Bon, et le film dans tout ça ? Au moins, il a le mérite d’exister. Il permet de faire découvrir l’intellectuel Chomsky sous toutes ses facettes. Via des interviews, mais aussi en interrogeant d’autres intellectuels qui sont dans la même lignée de pensée. Techniquement, ce film n’est pas une superproduction hollywoodienne. Et sur la forme, ma conclusion sera exactement la même que celle de l’animateur des débats qui ont suivi la projection (en photo ci-contre — floue en plus, mobile de merd£%§ –, qu’il m’excuse, j’ai oublié son nom). Le film souffre de quelques défauts, parmi lesquels :

  • tout d’abord, Chomsky explique que les grands leaders d’opinion utilisent la peur des gens pour les manipuler (toute ressemblance avec des évènements réels liés à l’idée de l’existence d’armes de destruction massive etc. etc.). Or, le film utilise lui aussi les mêmes ficelles (images troublantes de morts dont personne n’a parlé), ce qui n’est pas plus fin ;
  • de plus, le film interroge des journalistes (habillés comme des pingouins) le jour d’un évènement officiel pour leur demander s’ils pensent exercer leur métier librement. Évidemment, aucun ne dira non. Il eut été plus judicieux et de les interviewer en d’autres circonstances, et leur demander pourquoi ils parlent autant de tels évènements, et pas de tels autres (ou demander à Arlette Chabot pourquoi elle dit « évidemment, on reçoit parfois des pressions, mais peut tout à fait ne pas y répondre« , sous-entendu que parfois, ils y répondent ???). Par exemple, en son temps, les médias ont abondamment parlé du Cambodge avec le génocide [horrible il est vrai] réalisé par les khmer rouges, alors que personne n’a parlé des massacres du Timore oriental en 1999, qui est un évènement équivalent [tout aussi horrible], et qui a fait proportionnellement dans la population bien plus de morts (seulement, le premier massacre était soutenu par les communistes, le second, parce qu’ils leur avaient vendu des armes, aidait la politique des Etats-Unis). Plus récemment, je me demande pourquoi il a fallu que les massacres soient terminés pour qu’on parle enfin du Darfour ou de la République du Congo (4 millions de morts tout de même !!!). Je mets ma main au feu que les mêmes évènements avec 100 fois moins de morts en Iran auraient fait la une des journaux du monde entier….

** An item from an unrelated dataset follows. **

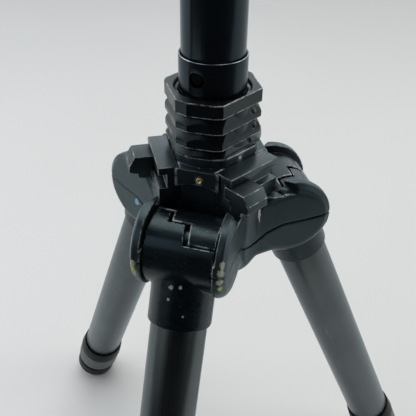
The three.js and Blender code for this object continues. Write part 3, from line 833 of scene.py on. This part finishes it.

Le débat qui a suivi le film était lui aussi intéressant :

  • l’occasion de se poser la question « pourquoi Chomsy, qui ne défend pas la théorie du complot — au contraire, il dit qu’il n’y a pas besoin d’une formation occulte organisée pour expliquer que les choses sont ce qu’elles sont –, qui ne défend pas ouvertement une politique ou un parti — même si tout le monde aura compris qu’il était plutôt gauchiste, voulant que les moyens de production appartiennent à ceux qui produisent — a pu être autant décrié, source d’autant de polémiques ? » ;
  • l’occasion de rappeler que pour défendre une liberté d’expression inconditionnelle, il fallait l’accompagner d’un enseignement à décrypter/analyser les idées que chacun pourra véhiculer (on regrettera l’absence d’une telle matière dans les programmes de l’éducation nationale) ;
  • enfin, l’animateur (décidément, c’est ballot d’avoir oublié son nom) m’a éclairé sur une de mes récurrentes questions. Sachant que je connais beaucoup de gens qui se moquent totalement de la politique, de la philosophie, bref, qui ne veulent pas réfléchir au delà de la question « qui sera le prochain à sortir du château de la Star Ac’« , est-il ne notre devoir de les inviter à plancher sur d’autres thèmes moins bling-bling ? La réponse de cet animateur était intéressante : si ces personnes jouent un rôle dans notre avenir (au travers leurs actions, l’éducation qu’ils donnent à leurs enfants, etc.), si le poids du billet que ces personnes glissent dans les urnes est le même que le poids de mon billet, alors oui, il est de notre devoir de citoyen, d’être humain, à les inviter à réfléchir. Je trouve que cette phrase est une belle conclusion…

Nb: à suivre dans les programmes du Caméo de la première quinzaine de décembre deux soirées qui me semblent bien intéressantes : une sur le Pr Choron, une autre sur la crise économique/financière que nous traversons. Je suppose que j’aurai l’occasion de vous en reparler.

download Fond musical : Marco Beltrami – Chines Democracy : thème découvert récemment grâce à la tubular mailing list

Commentaire

Chomsky et compagnie — 7 commentaires

  1. @Celine: Oui !!! Pierre Christophe… C’est ça ! Merci++ 🙂 C’est qu’il m’a semblé très bien cet homme, ses cours devaient être sympa, tu as de la chance…

  2. Ahhhh, « les machines de Turing à mémoire finie » : à ton avis, je pourrais en mettre une dans mon salon, pour décorer ?

  3. @Dramelay: bon, si c’est vraiment pour décorer, d’accord (Nb: ne le répète à personne, mais un PC est une machine de turing à mémoire finie… d’ailleurs, tous les microprocesseurs que tu vois fonctionnent suivant ce principe, mais chuuuuut, c’est un secret 😉 ).